Local weavers and producers resisted the introduction of the Piedmontese methods. But protectionist legislation guaranteed the industry’s success anyway by providing a privileged access to the national and Brazilian markets. In 1794, 1732 workers were operating the region’s looms. But the lack of competition meant that counterfeit fabric and foreign ones gradually offered better quality, diversity and prices (8). The usefulness of luxury factories in Portugal (which being poor had little use for it) was often questioned at the time.
The French invasion of 1807-10 struck a disastrous blow to the industry. At the same time, Brazil was forced to open to foreign imports. Portugal was overwhelmed by Britain’s newly found industrial might.

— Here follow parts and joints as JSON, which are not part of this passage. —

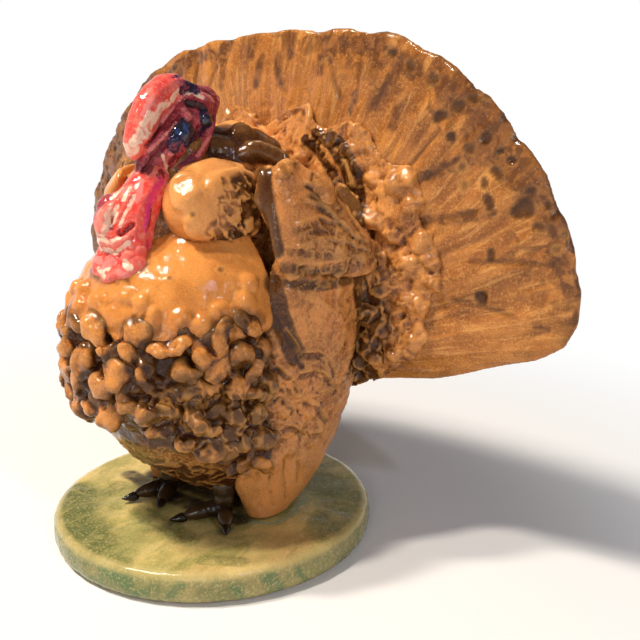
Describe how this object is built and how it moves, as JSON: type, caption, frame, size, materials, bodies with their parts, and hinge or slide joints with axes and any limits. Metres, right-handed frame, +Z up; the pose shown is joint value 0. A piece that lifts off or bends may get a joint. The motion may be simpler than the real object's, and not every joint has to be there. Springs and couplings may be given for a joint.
{
  "type": "turkey figure",
  "caption": "Strutting turkey ornament in glazed earthenware: fanned tail, drooped wings, hanging snood and wattle, on a round base.",
  "frame": {"origin": "centre of the base's underside", "axes": "+Z up, the bird faces -Y, +X to the bird's left"},
  "size_m": [0.2488, 0.12, 0.1837],
  "materials": {
    "base_glaze": "pale green and straw glaze, brushed, glossy",
    "dark_glaze": "dark caramel glaze, glossy",
    "honey_glaze": "honey caramel glaze pooling brown in the hollows, glossy",
    "fan_glaze": "honey glaze with dark oval spots towards the rim, glossy",
    "breast_glaze": "orange caramel glaze, very glossy",
    "wing_glaze": "tan caramel glaze with fine golden lines, glossy",
    "red_glaze": "coral red glaze with cream flashes, glossy",
    "flesh_glaze": "pink and purple flesh glaze, glossy",
    "horn_glaze": "dark purple-brown glaze, glossy",
    "eye_glaze": "blue-black glaze, very glossy",
    "toe_glaze": "orange-tan glaze, glossy",
    "claw_glaze": "black glaze, glossy"
  },
  "bodies": {
    "root": {"base_disc": "base_glaze", "body_shell": "dark_glaze", "tail_root": "dark_glaze", "neck": "dark_glaze", "left_tail_coverts_inner": "dark_glaze", "right_tail_coverts_inner": "dark_glaze", "left_saddle_tufts": "dark_glaze", "right_saddle_tufts": "dark_glaze", "tail_coverts_outer": "honey_glaze", "tail_coverts_rear": "honey_glaze", "mantle": "honey_glaze", "tail_fan": "fan_glaze", "breast_cap": "breast_glaze", "breast_tufts_row_1": "breast_glaze", "breast_tufts_row_2": "breast_glaze", "breast_tufts_row_3": "breast_glaze", "breast_tufts_row_4": "breast_glaze", "left_shoulder_flap": "wing_glaze", "right_shoulder_flap": "wing_glaze", "left_wing": "wing_glaze", "right_wing": "wing_glaze", "snood": "red_glaze", "wattle": "red_glaze", "wattle_apron": "red_glaze", "head": "flesh_glaze", "caruncles": "flesh_glaze", "upper_beak": "horn_glaze", "lower_beak": "horn_glaze", "left_eye": "eye_glaze", "right_eye": "eye_glaze", "left_cheek": "eye_glaze", "right_cheek": "eye_glaze", "left_leg": "toe_glaze", "right_leg": "toe_glaze", "left_foot": "toe_glaze", "right_foot": "toe_glaze", "left_claw_inner": "claw_glaze", "left_claw_outer": "claw_glaze", "right_claw_inner": "claw_glaze", "right_claw_outer": "claw_glaze"}
  },
  "joints": []
}
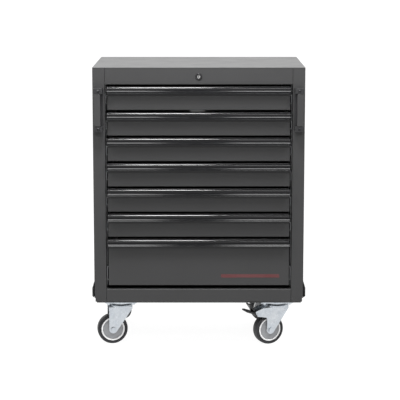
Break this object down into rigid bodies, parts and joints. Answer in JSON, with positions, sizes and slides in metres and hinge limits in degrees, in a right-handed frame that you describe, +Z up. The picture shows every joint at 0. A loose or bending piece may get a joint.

The lack of investment, the difficulties to implement technological advances and the little entrepreneurship displayed impeded Trás-os-Montes’ modern industrialisation (9). The region’s silk industry never recovered. The independence of Brazil deprived it from a large market in the 1820s. At the same period, English and Chinese cloth proved too strong a competition even on the regional market. At the same time, Porto’s own silk industry was on the rise (10).
The region’s production structure remained small-scale, rural and dispersed and kept using old machines. In the early 19th century, the quality of the local raw material also collapsed. Finally, social strife hindered any effort to better the situation (Bragança was even ransacked in 1826) (11).
As a result, the region went from producing 177936 meters of fabric in 1794 to 4554 in 1829 (12).
The otherwise backward Trás-os-Montes region had benefited from the presence of local sericulture installed since the late middle age. It benefited from the collapse of the Kingdom of Grenanda and the exile of the traditional Spanish silk weavers: the Moors. Many Spaniards actually sought refuge in the region (13).
Until the 19th century, the regional silk industry economic cycles matched the national ones. But after the French invasion, while the rest of the Portuguese silk industry thrived, the one of the Bragança district quickly disappeared.